Without a calibration of the optical measuring system, no absolute measurements can be obtained, only relative values can be measured. A measurement of absolute values requires a readjustment of the optical measuring system to a standard. For this purpose, calibrating reflector devices are used, which represent such a standard and are used before the actual measurement to calibrate the optical measuring system. To calibrate the optical system, the optical fiber optics probe is placed in the calibrating reflector device, which has a specific fixed reflection behavior. Then, the measuring system is calibrated from the results of measurements obtained, for example, by adjusting the obtained measuring signal amplitude on the measuring device. After calibration with a calibrating reflector device, which is used only once, the actual measurements can take place.
Calibrating reflector devices of the usual type of construction can be subdivided into so-called solid-state reflectors and so-called cavity reflectors.

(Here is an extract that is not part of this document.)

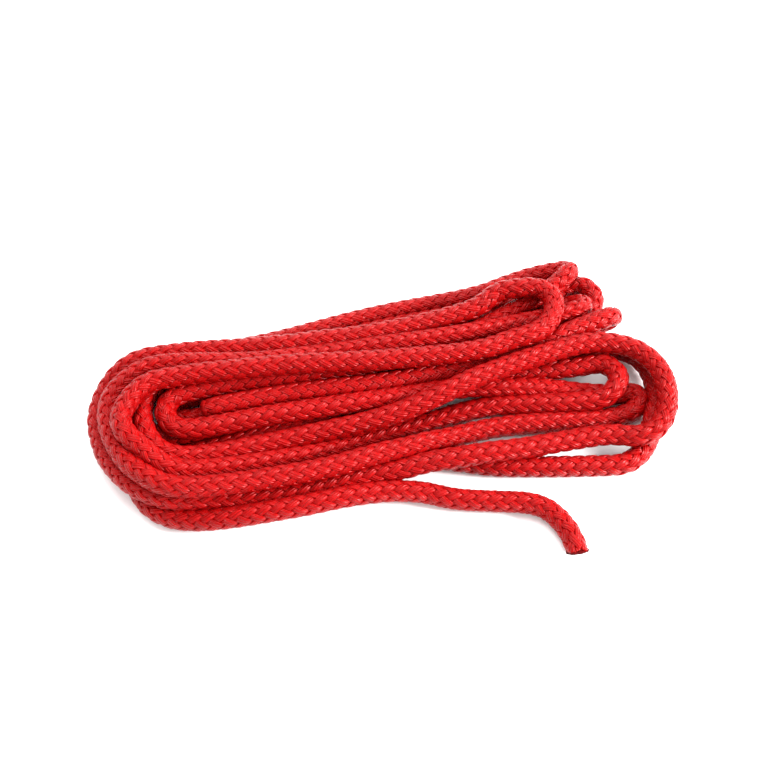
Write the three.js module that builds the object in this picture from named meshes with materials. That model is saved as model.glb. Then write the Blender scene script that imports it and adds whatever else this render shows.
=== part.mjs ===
// Coiled dock line: one length of braided rope, folded back and forth into a flat, long hank.
// Millimetres, +Z up. The hank lies along X on the plane Z = 0, with the origin under its middle.
// The outer end of the rope runs free from the front of the hank as a short tail.

import * as THREE from 'three';

// Driving dimensions
const ROPE_DIAMETER = 10;
const HANK_HEIGHT = 31;
const GAP = 0.3; // left between solids that touch on the real rope

// The hank's outline goes round three round ends, in turn from the left and through the front.
const LEFT_END = { x: -87, y: 10, radius: 52 };
const FRONT_END = { x: 89, y: 8, radius: 50 };
const BACK_END = { x: 104, y: 62, radius: 19 };
const FRONT_SIDE = LEFT_END.y - LEFT_END.radius;
const ARC_SEGMENTS = 32;

// The middle of the tail, from where it leaves the hank to its cut end.
const TAIL_ROUTE = [
  [16, -39.2, 5],
  [21, -41.2, 5],
  [26.5, -43.3, 5],
  [32, -45, 5],
  [37, -46.1, 5],
  [42.5, -47.1, 5],
  [48, -48.2, 5],
  [54, -49.2, 5],
  [60, -50.4, 5],
  [66, -52.6, 5],
  [70.5, -55.7, 5],
  [74, -60.5, 5],
  [76.5, -65.4, 5],
  [78, -70.8, 5.1],
  [78.5, -76.75, 5.3],
];
const TAIL_STEPS = 14;
const TAIL_SIDES = 12;

// The tail leaves through a notch in the hank's front side.
const TAIL_START_LEAN = 2; // the tail's first face is at an angle, and one side lies this far back
const NOTCH_MOUTH = TAIL_ROUTE[0][0] - TAIL_START_LEAN - GAP;
const NOTCH_WALL = TAIL_ROUTE[0][1] + ROPE_DIAMETER / 2 + GAP;
const NOTCH_BEND = 24; // where the wall starts to run out towards the front side, in X
const NOTCH_RUNOUT = 46;

// Both ends of the rope are melted into a short hard bead, so that they can't fray.
const SEAL_RADIUS = 5.2;
const SEAL_LENGTH = 3;
const SEAL_RIM = 0.8; // how much the bead's edges are rounded
const SEAL_SEGMENTS = 24;

// The inner end lies in the eye of the innermost bight and points to the left.
const INNER_END = new THREE.Vector3(-81, 13.8, 15);
const EYE_LENGTH = 13;
const EYE_HALF_WIDTH = SEAL_RADIUS + GAP;

const ROPE_LOOK = { color: 0xcf1a20, roughness: 0.5, metalness: 0 };
const SEAL_LOOK = { color: 0x9c1418, roughness: 0.35, metalness: 0 };
const ropeMaterial = () => new THREE.MeshStandardMaterial(ROPE_LOOK);
const sealMaterial = () => new THREE.MeshStandardMaterial(SEAL_LOOK);

// The angle of the outward normal on the straight side that joins one round end to the next.
function sideNormal(from, to) {
  const dx = to.x - from.x;
  const dy = to.y - from.y;
  return Math.atan2(dy, dx) - Math.acos((from.radius - to.radius) / Math.hypot(dx, dy));
}

function addRoundEnd(outline, before, end, after) {
  const start = sideNormal(before, end);
  const turn = THREE.MathUtils.euclideanModulo(sideNormal(end, after) - start, 2 * Math.PI);
  outline.absarc(end.x, end.y, end.radius, start, start + turn, false);
}

function innerEye() {
  const wall = INNER_END.x - GAP;
  const roundEnd = wall - EYE_LENGTH + EYE_HALF_WIDTH;
  const eye = new THREE.Path();
  eye.moveTo(wall, INNER_END.y - EYE_HALF_WIDTH);
  eye.lineTo(wall, INNER_END.y + EYE_HALF_WIDTH);
  eye.absarc(roundEnd, INNER_END.y, EYE_HALF_WIDTH, Math.PI / 2, 1.5 * Math.PI, false);
  return eye;
}

// The folded turns as one body: their outer shape, the tail's notch and the eye round the inner end.
function hank() {
  const outline = new THREE.Shape();
  addRoundEnd(outline, BACK_END, LEFT_END, FRONT_END);
  outline.lineTo(NOTCH_MOUTH, FRONT_SIDE);
  outline.lineTo(NOTCH_MOUTH, NOTCH_WALL);
  outline.lineTo(NOTCH_BEND, NOTCH_WALL);
  outline.lineTo(NOTCH_RUNOUT, FRONT_SIDE);
  addRoundEnd(outline, LEFT_END, FRONT_END, BACK_END);
  addRoundEnd(outline, FRONT_END, BACK_END, LEFT_END);
  outline.holes.push(innerEye());
  const geometry = new THREE.ExtrudeGeometry(outline, {
    depth: HANK_HEIGHT,
    bevelEnabled: false,
    curveSegments: ARC_SEGMENTS,
  });
  return new THREE.Mesh(geometry, ropeMaterial());
}

function tail(route) {
  const section = new THREE.Shape();
  section.absarc(0, 0, ROPE_DIAMETER / 2, 0, 2 * Math.PI, false);
  const geometry = new THREE.ExtrudeGeometry(section, {
    steps: TAIL_STEPS,
    curveSegments: TAIL_SIDES,
    bevelEnabled: false,
    extrudePath: route,
  });
  return new THREE.Mesh(geometry, ropeMaterial());
}

// A round bead that starts at one point and reaches out along a direction.
function endSeal(start, direction) {
  const profile = [
    new THREE.Vector2(0, 0),
    new THREE.Vector2(SEAL_RADIUS - SEAL_RIM, 0),
    new THREE.Vector2(SEAL_RADIUS, SEAL_RIM),
    new THREE.Vector2(SEAL_RADIUS, SEAL_LENGTH - SEAL_RIM),
    new THREE.Vector2(SEAL_RADIUS - SEAL_RIM, SEAL_LENGTH),
    new THREE.Vector2(0, SEAL_LENGTH),
  ];
  const mesh = new THREE.Mesh(new THREE.LatheGeometry(profile, SEAL_SEGMENTS), sealMaterial());
  mesh.quaternion.setFromUnitVectors(new THREE.Vector3(0, 1, 0), direction);
  mesh.position.copy(start);
  return mesh;
}

function named(mesh, name) {
  mesh.name = name;
  return mesh;
}

const tailCurve = new THREE.CatmullRomCurve3(TAIL_ROUTE.map((point) => new THREE.Vector3(...point)));
const tailDirection = tailCurve.getTangent(1);
const outerEnd = tailCurve.getPoint(1).addScaledVector(tailDirection, GAP);
const innerDirection = new THREE.Vector3(-1, 0, 0);
const innerStart = INNER_END.clone().addScaledVector(innerDirection, 2 * GAP);

const dockLine = new THREE.Group();
dockLine.name = 'coiled_dock_line';
dockLine.add(named(hank(), 'rope_hank'));
dockLine.add(named(tail(tailCurve), 'rope_tail'));
dockLine.add(named(endSeal(outerEnd, tailDirection), 'outer_end_seal'));
dockLine.add(named(endSeal(innerStart, innerDirection), 'inner_end_seal'));

export default dockLine;
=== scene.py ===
"""Coiled dock line: one length of red braided rope, folded back and forth into a flat, long hank.

Millimetres are used until a mesh is made. The hank lies along X on the floor, Z = 0. Its runs and
folds are drawn as waypoints and then settle: the rope keeps its length, doesn't pass through itself
and sinks until something carries it. The braid is laid round the settled line, strand by strand.
"""

import math

import bpy
import numpy as np
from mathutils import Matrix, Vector

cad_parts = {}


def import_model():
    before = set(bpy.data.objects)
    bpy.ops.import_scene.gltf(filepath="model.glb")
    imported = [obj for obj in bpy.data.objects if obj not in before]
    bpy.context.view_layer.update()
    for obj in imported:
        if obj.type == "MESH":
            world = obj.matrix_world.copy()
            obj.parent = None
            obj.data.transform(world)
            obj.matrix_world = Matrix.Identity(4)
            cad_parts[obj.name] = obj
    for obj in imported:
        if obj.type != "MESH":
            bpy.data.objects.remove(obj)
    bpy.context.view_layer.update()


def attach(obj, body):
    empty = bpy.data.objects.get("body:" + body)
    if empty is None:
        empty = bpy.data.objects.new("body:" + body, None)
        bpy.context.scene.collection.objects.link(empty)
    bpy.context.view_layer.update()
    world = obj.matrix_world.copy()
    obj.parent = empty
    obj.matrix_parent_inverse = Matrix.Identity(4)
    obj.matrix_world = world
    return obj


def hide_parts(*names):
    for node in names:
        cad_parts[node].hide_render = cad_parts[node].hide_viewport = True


MM = 0.001

# Rope
ROPE_DIAMETER = 10.0
ROPE_RADIUS = ROPE_DIAMETER / 2
STRANDS_EACH_WAY = 8
LAY = 50.0  # the length of rope in which a strand goes once round
CROSSINGS_PER_LAY = 2 * STRANDS_EACH_WAY
SAMPLES_PER_CROSSING = 3
STRAND_SIDES = 12
YARNS_PER_STRAND = 3
STRAND_SHOULDER = 0.55  # below 1 the section is flatter and has fuller shoulders than an ellipse
STRAND_HALF_WIDTH = (1.38, 1.64)  # where it is under the others, and over them
STRAND_HALF_THICKNESS = (0.55, 0.85)
BRAID_RADIUS = 3.52  # the middle of a strand's way in and out
BRAID_SWING = 0.76
FLOAT_FLATNESS = 1.2  # the higher, the longer a strand stays fully over or fully under
CORE_RADIUS = 2.9
CORE_SIDES = 12
SMOOTHING = (0.5, -0.52, 0.5, -0.52)  # each pass inwards is made up for by one outwards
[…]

An example of a known cavity reflector is the initially mentioned calibrating reflector device, which is known from U.S. Pat. No. 4,796,633. In this known device, reflecting particles are embedded in the front surface of an inside wall of the housing, and the front end of the fiber optics probe is placed at a predetermined distance opposite this front surface. For calibration, light of specific wavelengths is thrown by the fiber optics probe onto the front surface having the reflecting particles and the light reflected from the surface is absorbed and used for calibration.
However, in such a cavity reflector, the optical properties are influenced by the surface condition of the cavity walls, i.e., the inner walls of the housing, the surface condition of the light exit surface on the front end of the fiber optics probe and the exact positioning of the fiber optics probe in the housing. Since such reflectors are produced as a unit in an injection molding process, the optical properties are, moreover, influenced by the distribution, shape and size of the reflecting particles, which are embedded in the housing wall.
An example of a known solid-state reflector can be found in U.S. Pat. No. 4,322,164. In this solid-state reflector, a solid element is provided inside a housing, in which light-dispersing particles are embedded and cause a clouding, so that this solid-state element has a specific known reflection behavior and forms the measuring standard. To assure a reliable contact between the surface of this solid-state element and the front end of the fiber optics probe, the solid-state element is mounted in the housing to be axially resiliently displaceable, i.e., in the axial direction of the fiber optics probe. Additionally, the opposite side of the solid-state element, relative to the fiber optics probe, is provided with a pretensioning device, for example, in the form of a spring, by which the solid-state element is pressed firmly against the front end of the fiber optics probe during calibration.
However, in such solid-state reflectors, the optical properties of the reflector are influenced by the distribution, shape and size of the reflecting particles in the solid-state element. These parameters can be poorly controlled in the production of the reflector. The reflecting particles on the surface of the solid-state element, because of the spring pretensioning, are in a constant firm contact with the front end of the fiber optics probe, so that the danger exists that the particles detach themselves from the solid-state element. Moreover, it is not possible to easily change the type of particle since, as a rule, a change of the production process is necessary to do so. As a result, the variability of the reflection behavior in such reflectors is small.
In the solid-state reflector described in U.S. Pat. No. 4,322,164, stray reflections, especially on the coupling surface of the front end of the fiber optics probe, which occur, for example, in cavity reflectors can be avoided by the resilient pressing of the solid-state element against the front end of the fiber optics probe; however, the firm contact produced between the probe and solid-state element causes the particle distribution to be at least partially disturbed.